I don’t know if the figures include children who have died of hypothermia or starvation.
The ABC also ignores the openly genocidal statements from leading Israeli politicians which should frame all news stories about Gaza. To take one of countless examples, Yoav Gallant’s use of the term “human animals” to describe the people of Gaza when announcing a total siege of the Gaza strip on 9 October 2023. Gallant’s comment was not an isolated case, however. Dehumanising and murderously violent rhetoric is standard fare from the Israeli government. If you want to look into this you could Google “Genocidal rhetoric from Israeli politicians” and you’ll be on your computer for days. But this genocidal intent, so clearly expressed, doesn’t make it into legacy media coverage of the great crime of this century.

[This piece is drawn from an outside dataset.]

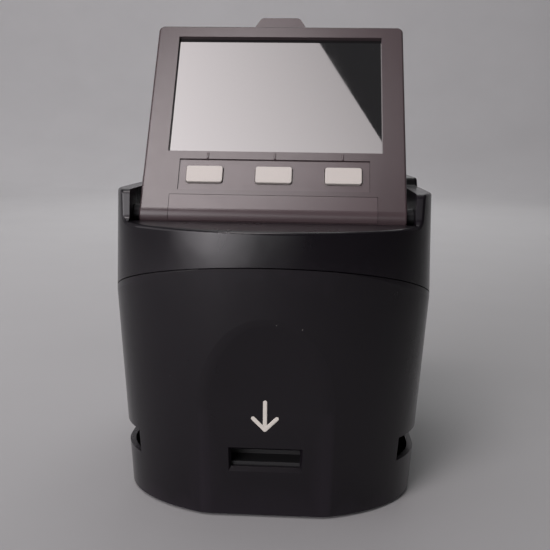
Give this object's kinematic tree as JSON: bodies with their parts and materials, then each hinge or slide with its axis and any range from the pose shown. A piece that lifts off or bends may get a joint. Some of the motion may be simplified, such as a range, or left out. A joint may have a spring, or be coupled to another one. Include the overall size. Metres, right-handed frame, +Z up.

When faced with horror and hopelessness we have a choice - look away or do something. Looking away is what the perpetrators want you do to. They want you to feel helpless and intimidated. Doing something though, however small, is some kind of miracle. You immediately feel better. Taking to the streets with thousands or hundreds (or in the case of the Caltex protest in Preston yesterday, about a dozen) of the like-minded means you no longer feel alone.
Please get along to a Palestine rally. They start outside the State Library in Melbourne at 12 midday every Sunday. I’m not exactly sure how this works, but the one on 8 June is meant to be bigger than usual.
I look forward to seeing you there near the stature of Joan of Arc. Or, even better, I won’t see you because the crowd will be too big to find you.